Pero esto no es una reforma eclesial, es una fractura doctrinal. No es apertura del Espíritu, es ruptura sacramental. Su consagración, sin reconocimiento de Roma, carece de validez y de legitimidad. Se habla de inclusión, pero se pisotea el sacramento del Orden. Se habla de espiritualidad, pero se niega la estructura misma de la Iglesia.
Y en este punto resulta escandaloso el papel de Antonio Duato, quien en su artículo sobre Moreira no cuestiona ni la licitud ni la validez de dicha ordenación. Alaba la desobediencia, celebra la transgresión, se emociona con el gesto, pero calla ante el error teológico. No hay una sola línea que defienda la tradición apostólica. No hay una sola advertencia sobre el engaño espiritual que supone simular un sacramento. Solo hay entusiasmo activista, puro sentimentalismo.
Duato no analiza si esto es fe o autoafirmación disfrazada. No se pregunta si ese gesto rompe con dos mil años de magisterio. Simplemente aplaude. Con esa actitud, se convierte en cómplice de una confusión eclesial grave. Prefiere la revolución al Evangelio. Prefiere la sociología a la escatología.
Esto es exactamente lo que ocurre cuando la teología de la liberación degenera en ideología: pierde de vista la eternidad, el alma, el sacramento, la gracia, el cielo. Se vuelve tierra sin cielo, cruz sin redención, lucha sin salvación. La fe no es política de identidad. La Iglesia no es un laboratorio de autogestión doctrinal.
No se niega la injusticia social ni el dolor de los pobres. Pero tampoco se puede negar que el Evangelio no es una utopía horizontal sino un camino hacia la vida eterna. La auténtica liberación cristiana no es solo la que saca de Egipto, sino la que conduce a la tierra prometida, y más allá: la que lleva a Cristo.

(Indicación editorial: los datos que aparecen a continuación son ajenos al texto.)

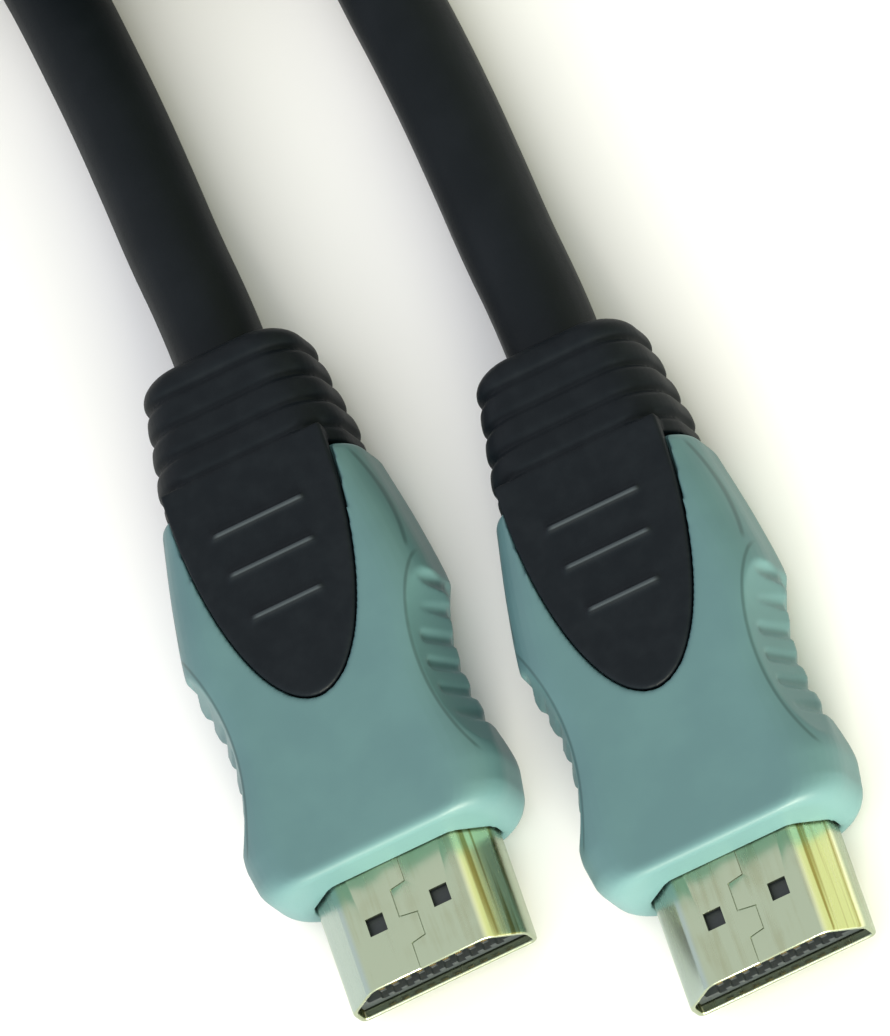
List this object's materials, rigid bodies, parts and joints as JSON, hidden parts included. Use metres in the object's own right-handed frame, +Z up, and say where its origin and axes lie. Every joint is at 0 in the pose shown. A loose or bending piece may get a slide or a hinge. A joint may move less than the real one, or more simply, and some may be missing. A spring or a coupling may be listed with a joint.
{
  "type": "hdmi cable",
  "caption": "Round black lead with a like moulded type A plug on each end, put away as a tied hank behind the plugs.",
  "frame": {"origin": "on the floor, under the middle of the two plugs' common box", "axes": "+Z up; +Y from the plugs' metal mouths back along the lead; +X across the two plugs, from plug a to plug b"},
  "size_m": [0.0618, 0.2105, 0.0246],
  "materials": {
    "hood_grey": "satin moulded plastic, grey with a green cast",
    "boot_black": "matte moulded plastic, near black",
    "shell_metal": "pale gold plate over drawn sheet, glossy",
    "insert_black": "matte moulded plastic, black",
    "contact_gold": "gold plate",
    "cord_jacket": "matte flexible plastic, black",
    "tie_strap": "black woven hook and loop strap"
  },
  "bodies": {
    "root": {"hood_a": "hood_grey", "boot_a": "boot_black", "shell_a": "shell_metal", "insert_a": "insert_black", "contact_a_01": "contact_gold", "contact_a_02": "contact_gold", "contact_a_03": "contact_gold", "contact_a_04": "contact_gold", "contact_a_05": "contact_gold", "contact_a_06": "contact_gold", "contact_a_07": "contact_gold", "contact_a_08": "contact_gold", "contact_a_09": "contact_gold", "contact_a_10": "contact_gold", "contact_a_11": "contact_gold", "contact_a_12": "contact_gold", "contact_a_13": "contact_gold", "contact_a_14": "contact_gold", "contact_a_15": "contact_gold", "contact_a_16": "contact_gold", "contact_a_17": "contact_gold", "contact_a_18": "contact_gold", "contact_a_19": "contact_gold", "hood_b": "hood_grey", "boot_b": "boot_black", "shell_b": "shell_metal", "insert_b": "insert_black", "contact_b_01": "contact_gold", "contact_b_02": "contact_gold", "contact_b_03": "contact_gold", "contact_b_04": "contact_gold", "contact_b_05": "contact_gold", "contact_b_06": "contact_gold", "contact_b_07": "contact_gold", "contact_b_08": "contact_gold", "contact_b_09": "contact_gold", "contact_b_10": "contact_gold", "contact_b_11": "contact_gold", "contact_b_12": "contact_gold", "contact_b_13": "contact_gold", "contact_b_14": "contact_gold", "contact_b_15": "contact_gold", "contact_b_16": "contact_gold", "contact_b_17": "contact_gold", "contact_b_18": "contact_gold", "contact_b_19": "contact_gold", "cord_lead_a": "cord_jacket", "cord_lead_b": "cord_jacket", "cord_hank": "cord_jacket", "tie_left": "tie_strap", "tie_right": "tie_strap"}
  },
  "joints": []
}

En definitiva, hay que reafirmar con claridad: la lucha por la justicia debe nacer de la fe, no sustituirla. La opción por los pobres debe ser fruto de Cristo, no reemplazo de Cristo. Y la reforma eclesial no puede construirse desde la rebeldía sacramental, sino desde la fidelidad profunda. Porque sin alma, sin gracia, sin verdad, ni el pan alcanza, ni la lucha basta, ni la liberación salva.